→ **AIM**
Print the data that follows exactly.

→ **DATA**
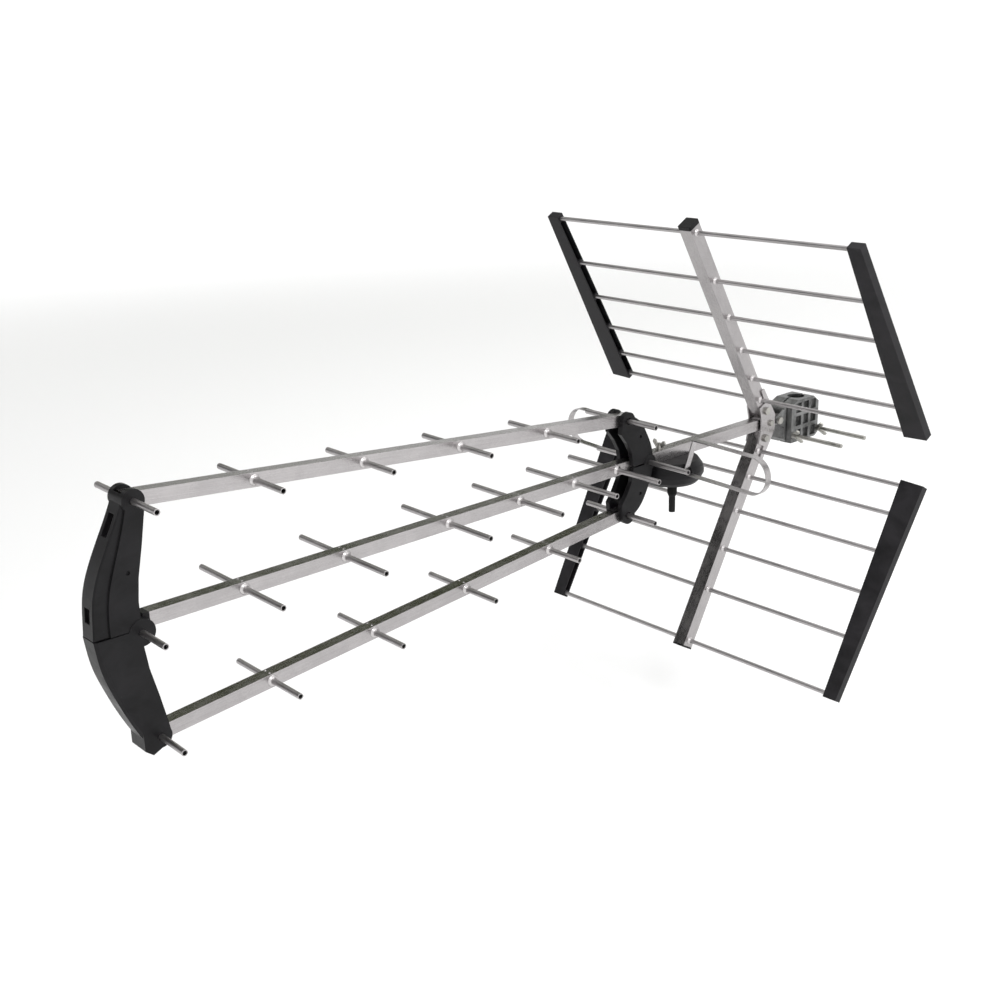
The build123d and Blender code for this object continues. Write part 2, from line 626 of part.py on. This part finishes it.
# ---------------------------------------------------------------- mast clamp
FIXED_JAW = [(-JAW_OUT, WALL_FRONT), (PLATE_OUT, WALL_FRONT), (PLATE_OUT, WALL_BACK), (-JAW_IN, WALL_BACK),
             (-JAW_IN, JAW_HALF), (-JAW_OUT + 8, JAW_HALF), (-JAW_OUT, 28)]
MOVING_JAW = [(JAW_IN, WALL_BACK + 0.5), (JAW_OUT, WALL_BACK + 4), (JAW_OUT, JAW_HALF - 8),
              (JAW_OUT - 6, JAW_HALF), (JAW_IN, JAW_HALF)]
for side, outline, name in ((-1, FIXED_JAW, "clamp_body"), (1, MOVING_JAW, "clamp_jaw")):
    with BuildPart() as jaw:
        with BuildSketch(Plane.XY.offset(CLAMP_Z0)):
            with BuildLine():
                Polyline(*outline, close=True)
            make_face()
            Circle(MAST_R + 0.05, mode=Mode.SUBTRACT)
        extrude(amount=CLAMP_Z1 - CLAMP_Z0)
        with BuildSketch(Plane.YZ.offset(-40)):
            with BuildLine():
                Polyline((WALL_FRONT - 1, CLAMP_Z0 + 8), (WALL_FRONT - 1, 15), (-20, CLAMP_Z1),
                         (18, CLAMP_Z1), (JAW_HALF + 1, 8), (JAW_HALF + 1, -28), (24, CLAMP_Z0),
                         (-36, CLAMP_Z0), close=True)
            make_face()
        extrude(amount=80, mode=Mode.INTERSECT)
        with BuildSketch(Plane.XY.offset(CLAMP_Z0 - 1)):
            for y in TEETH_Y:
                for flank in (-1, 1):
                    with BuildLine():
                        Polyline((side * (JAW_IN - 0.5), flank * y - 2), (side * (JAW_IN + 2), flank * y),
                                 (side * (JAW_IN - 0.5), flank * y + 2), close=True)
                    make_face()
        extrude(amount=CLAMP_Z1 - CLAMP_Z0 + 2, mode=Mode.SUBTRACT)
        with BuildSketch(Plane.YZ.offset(side * (JAW_OUT - 5))):
            for y in (-18, 0, 18):
                for z in (-28, -7, 13):
                    with Locations((y, z)):
                        Rectangle(13, 15)
        extrude(amount=side * 10, mode=Mode.SUBTRACT)
        if side < 0:
            for x in (-PLATE_OUT, CHEEK_IN + 0.2):
                with BuildSketch(Plane.YZ.offset(x)):
                    with BuildLine():
                        Polyline((WALL_FRONT + 1, -14), (WALL_FRONT + 1, 14), (TILT_Y, 6.2),
                                 (TILT_Y, -6.2), close=True)
                    make_face()
                    with Locations((TILT_Y, 0)):
                        Circle(6.2)
                extrude(amount=PLATE_OUT - CHEEK_IN - 0.2)
        with BuildSketch(Plane.YZ.offset(-60)):
            with Locations((TILT_Y, 0)):
                Circle(TILT_R + 0.05)
            for y in (-LEG_Y, LEG_Y):
                with Locations((y, LEG_Z)):
                    Circle(LEG_R + 0.5)
        extrude(amount=120, mode=Mode.SUBTRACT)
    save(jaw.part, name)

with BuildPart() as u_bolt:
    with BuildLine() as u_path:
        Line((LEG_END, -LEG_Y, LEG_Z), (BEND_X, -LEG_Y, LEG_Z))
        ThreePointArc((BEND_X, -LEG_Y, LEG_Z), (BEND_X - LEG_Y, 0, LEG_Z), (BEND_X, LEG_Y, LEG_Z))
        Line((BEND_X, LEG_Y, LEG_Z), (LEG_END, LEG_Y, LEG_Z))
    with BuildSketch(Plane(origin=(LEG_END, -LEG_Y, LEG_Z), z_dir=(-1, 0, 0))):
        Circle(LEG_R)
    sweep()
save(u_bolt.part, "u_bolt")

for y, name in ((-LEG_Y, "clamp_wing_nut_front"), (LEG_Y, "clamp_wing_nut_rear")):
    seat = Plane(origin=(JAW_OUT + 0.1, y, LEG_Z), x_dir=(0, 0.5, -0.866), z_dir=(1, 0, 0))
    wing_nut(seat, LEG_R + 0.06, 1.1, name)

cross_bolt(TILT_Y, 0, TILT_R, PLATE_OUT, "tilt_bolt")
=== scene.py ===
import json
import math
import bpy
from mathutils import Matrix, Vector


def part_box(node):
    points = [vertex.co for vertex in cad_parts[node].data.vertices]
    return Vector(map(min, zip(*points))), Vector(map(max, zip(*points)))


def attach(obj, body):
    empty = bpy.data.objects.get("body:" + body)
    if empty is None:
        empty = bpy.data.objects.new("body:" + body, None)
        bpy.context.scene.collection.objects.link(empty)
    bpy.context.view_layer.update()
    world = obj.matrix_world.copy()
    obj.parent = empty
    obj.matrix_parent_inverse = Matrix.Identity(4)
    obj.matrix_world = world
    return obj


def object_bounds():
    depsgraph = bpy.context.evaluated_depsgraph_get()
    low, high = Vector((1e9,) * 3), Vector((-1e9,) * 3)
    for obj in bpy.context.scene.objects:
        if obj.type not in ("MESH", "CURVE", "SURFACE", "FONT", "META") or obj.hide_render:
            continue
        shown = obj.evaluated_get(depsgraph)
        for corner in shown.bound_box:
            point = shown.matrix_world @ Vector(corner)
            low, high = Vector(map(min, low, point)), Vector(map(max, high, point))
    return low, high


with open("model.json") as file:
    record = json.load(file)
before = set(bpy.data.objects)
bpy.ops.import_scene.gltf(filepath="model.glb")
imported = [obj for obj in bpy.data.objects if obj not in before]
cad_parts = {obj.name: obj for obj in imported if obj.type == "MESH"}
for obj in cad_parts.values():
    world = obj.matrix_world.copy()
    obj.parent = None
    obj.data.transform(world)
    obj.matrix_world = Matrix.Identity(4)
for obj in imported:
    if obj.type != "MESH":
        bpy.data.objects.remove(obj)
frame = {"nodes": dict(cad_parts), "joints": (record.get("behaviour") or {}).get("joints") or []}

cad_low, cad_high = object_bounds()
nodes = frame["nodes"]
joint_place = {joint["name"]: joint["pos_m"] for joint in frame["joints"]}

X, Y, Z = (1, 0, 0), (0, 1, 0), (0, 0, 1)

# Sizes are in metres, in the CAD's frame.
BOOM_HALF = 0.008                       # half the width of a square boom
BOOM_RUN, BOOM_RISE = 0.709, 0.0637     # an outer boom's slope, from its last rod to its first
DIRECTOR_R = 0.0035
ARM_HALF = 0.010                        # half the width of a square reflector arm
ARM_LEAN = math.radians(30)             # lean of a reflector arm from vertical
CORNER_Y = -0.076                       # line where the two reflector planes meet
REFLECTOR_ROD_R = 0.0030
ROD_REACH = (0.045, 0.086, 0.1395, 0.199, 0.263, 0.3435)    # reflector rods along an arm

# A swage's profile: distance out from the tube's side, and radius as a multiple of the rod's.
SWAGE = ((-0.0004, 1.0), (0.00005, 1.86), (0.00035, 1.84), (0.0009, 1.62),
         (0.0016, 1.3), (0.0023, 1.12), (0.0032, 1.02), (0.0039, 1.004))

LEG_R = 0.0030                          # U-bolt leg
THREAD_START, THREAD_END = 0.073, 0.1052
THREAD_PITCH = 0.001
THREAD_TURNS = 32
THREAD_ROOT, THREAD_CREST = 0.00302, 0.00322
THREAD_SIDES = 20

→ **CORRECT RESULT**
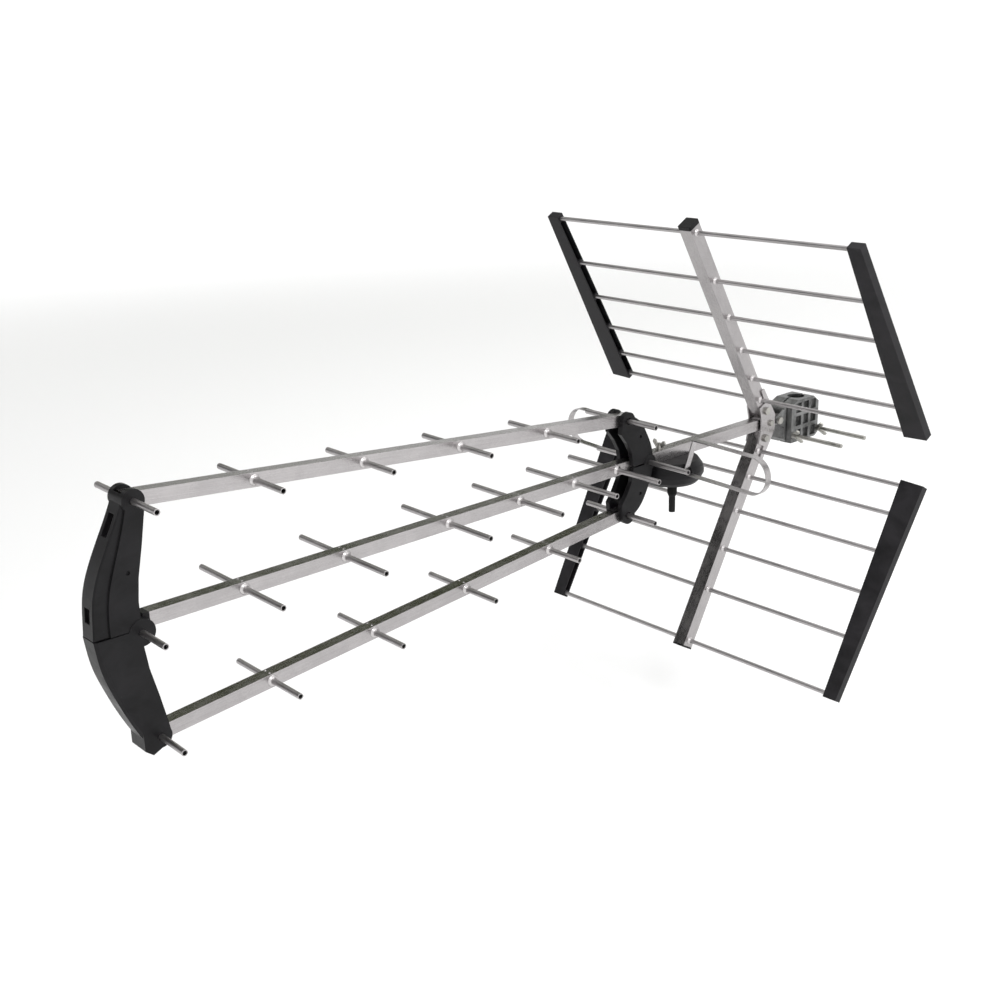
The build123d and Blender code for this object continues. Write part 2, from line 626 of part.py on. This part finishes it.
# ---------------------------------------------------------------- mast clamp
FIXED_JAW = [(-JAW_OUT, WALL_FRONT), (PLATE_OUT, WALL_FRONT), (PLATE_OUT, WALL_BACK), (-JAW_IN, WALL_BACK),
             (-JAW_IN, JAW_HALF), (-JAW_OUT + 8, JAW_HALF), (-JAW_OUT, 28)]
MOVING_JAW = [(JAW_IN, WALL_BACK + 0.5), (JAW_OUT, WALL_BACK + 4), (JAW_OUT, JAW_HALF - 8),
              (JAW_OUT - 6, JAW_HALF), (JAW_IN, JAW_HALF)]
for side, outline, name in ((-1, FIXED_JAW, "clamp_body"), (1, MOVING_JAW, "clamp_jaw")):
    with BuildPart() as jaw:
        with BuildSketch(Plane.XY.offset(CLAMP_Z0)):
            with BuildLine():
                Polyline(*outline, close=True)
            make_face()
            Circle(MAST_R + 0.05, mode=Mode.SUBTRACT)
        extrude(amount=CLAMP_Z1 - CLAMP_Z0)
        with BuildSketch(Plane.YZ.offset(-40)):
            with BuildLine():
                Polyline((WALL_FRONT - 1, CLAMP_Z0 + 8), (WALL_FRONT - 1, 15), (-20, CLAMP_Z1),
                         (18, CLAMP_Z1), (JAW_HALF + 1, 8), (JAW_HALF + 1, -28), (24, CLAMP_Z0),
                         (-36, CLAMP_Z0), close=True)
            make_face()
        extrude(amount=80, mode=Mode.INTERSECT)
        with BuildSketch(Plane.XY.offset(CLAMP_Z0 - 1)):
            for y in TEETH_Y:
                for flank in (-1, 1):
                    with BuildLine():
                        Polyline((side * (JAW_IN - 0.5), flank * y - 2), (side * (JAW_IN + 2), flank * y),
                                 (side * (JAW_IN - 0.5), flank * y + 2), close=True)
                    make_face()
        extrude(amount=CLAMP_Z1 - CLAMP_Z0 + 2, mode=Mode.SUBTRACT)
        with BuildSketch(Plane.YZ.offset(side * (JAW_OUT - 5))):
            for y in (-18, 0, 18):
                for z in (-28, -7, 13):
                    with Locations((y, z)):
                        Rectangle(13, 15)
        extrude(amount=side * 10, mode=Mode.SUBTRACT)
        if side < 0:
            for x in (-PLATE_OUT, CHEEK_IN + 0.2):
                with BuildSketch(Plane.YZ.offset(x)):
                    with BuildLine():
                        Polyline((WALL_FRONT + 1, -14), (WALL_FRONT + 1, 14), (TILT_Y, 6.2),
                                 (TILT_Y, -6.2), close=True)
                    make_face()
                    with Locations((TILT_Y, 0)):
                        Circle(6.2)
                extrude(amount=PLATE_OUT - CHEEK_IN - 0.2)
        with BuildSketch(Plane.YZ.offset(-60)):
            with Locations((TILT_Y, 0)):
                Circle(TILT_R + 0.05)
            for y in (-LEG_Y, LEG_Y):
                with Locations((y, LEG_Z)):
                    Circle(LEG_R + 0.5)
        extrude(amount=120, mode=Mode.SUBTRACT)
    save(jaw.part, name)

with BuildPart() as u_bolt:
    with BuildLine() as u_path:
        Line((LEG_END, -LEG_Y, LEG_Z), (BEND_X, -LEG_Y, LEG_Z))
        ThreePointArc((BEND_X, -LEG_Y, LEG_Z), (BEND_X - LEG_Y, 0, LEG_Z), (BEND_X, LEG_Y, LEG_Z))
        Line((BEND_X, LEG_Y, LEG_Z), (LEG_END, LEG_Y, LEG_Z))
    with BuildSketch(Plane(origin=(LEG_END, -LEG_Y, LEG_Z), z_dir=(-1, 0, 0))):
        Circle(LEG_R)
    sweep()
save(u_bolt.part, "u_bolt")

for y, name in ((-LEG_Y, "clamp_wing_nut_front"), (LEG_Y, "clamp_wing_nut_rear")):
    seat = Plane(origin=(JAW_OUT + 0.1, y, LEG_Z), x_dir=(0, 0.5, -0.866), z_dir=(1, 0, 0))
    wing_nut(seat, LEG_R + 0.06, 1.1, name)

cross_bolt(TILT_Y, 0, TILT_R, PLATE_OUT, "tilt_bolt")
=== scene.py ===
import json
import math
import bpy
from mathutils import Matrix, Vector


def part_box(node):
    points = [vertex.co for vertex in cad_parts[node].data.vertices]
    return Vector(map(min, zip(*points))), Vector(map(max, zip(*points)))


def attach(obj, body):
    empty = bpy.data.objects.get("body:" + body)
    if empty is None:
        empty = bpy.data.objects.new("body:" + body, None)
        bpy.context.scene.collection.objects.link(empty)
    bpy.context.view_layer.update()
    world = obj.matrix_world.copy()
    obj.parent = empty
    obj.matrix_parent_inverse = Matrix.Identity(4)
    obj.matrix_world = world
    return obj


def object_bounds():
    depsgraph = bpy.context.evaluated_depsgraph_get()
    low, high = Vector((1e9,) * 3), Vector((-1e9,) * 3)
    for obj in bpy.context.scene.objects:
        if obj.type not in ("MESH", "CURVE", "SURFACE", "FONT", "META") or obj.hide_render:
            continue
        shown = obj.evaluated_get(depsgraph)
        for corner in shown.bound_box:
            point = shown.matrix_world @ Vector(corner)
            low, high = Vector(map(min, low, point)), Vector(map(max, high, point))
    return low, high


with open("model.json") as file:
    record = json.load(file)
before = set(bpy.data.objects)
bpy.ops.import_scene.gltf(filepath="model.glb")
imported = [obj for obj in bpy.data.objects if obj not in before]
cad_parts = {obj.name: obj for obj in imported if obj.type == "MESH"}
for obj in cad_parts.values():
    world = obj.matrix_world.copy()
    obj.parent = None
    obj.data.transform(world)
    obj.matrix_world = Matrix.Identity(4)
for obj in imported:
    if obj.type != "MESH":
        bpy.data.objects.remove(obj)
frame = {"nodes": dict(cad_parts), "joints": (record.get("behaviour") or {}).get("joints") or []}

cad_low, cad_high = object_bounds()
nodes = frame["nodes"]
joint_place = {joint["name"]: joint["pos_m"] for joint in frame["joints"]}

X, Y, Z = (1, 0, 0), (0, 1, 0), (0, 0, 1)

# Sizes are in metres, in the CAD's frame.
BOOM_HALF = 0.008                       # half the width of a square boom
BOOM_RUN, BOOM_RISE = 0.709, 0.0637     # an outer boom's slope, from its last rod to its first
DIRECTOR_R = 0.0035
ARM_HALF = 0.010                        # half the width of a square reflector arm
ARM_LEAN = math.radians(30)             # lean of a reflector arm from vertical
CORNER_Y = -0.076                       # line where the two reflector planes meet
REFLECTOR_ROD_R = 0.0030
ROD_REACH = (0.045, 0.086, 0.1395, 0.199, 0.263, 0.3435)    # reflector rods along an arm

# A swage's profile: distance out from the tube's side, and radius as a multiple of the rod's.
SWAGE = ((-0.0004, 1.0), (0.00005, 1.86), (0.00035, 1.84), (0.0009, 1.62),
         (0.0016, 1.3), (0.0023, 1.12), (0.0032, 1.02), (0.0039, 1.004))

LEG_R = 0.0030                          # U-bolt leg
THREAD_START, THREAD_END = 0.073, 0.1052
THREAD_PITCH = 0.001
THREAD_TURNS = 32
THREAD_ROOT, THREAD_CREST = 0.00302, 0.00322
THREAD_SIDES = 20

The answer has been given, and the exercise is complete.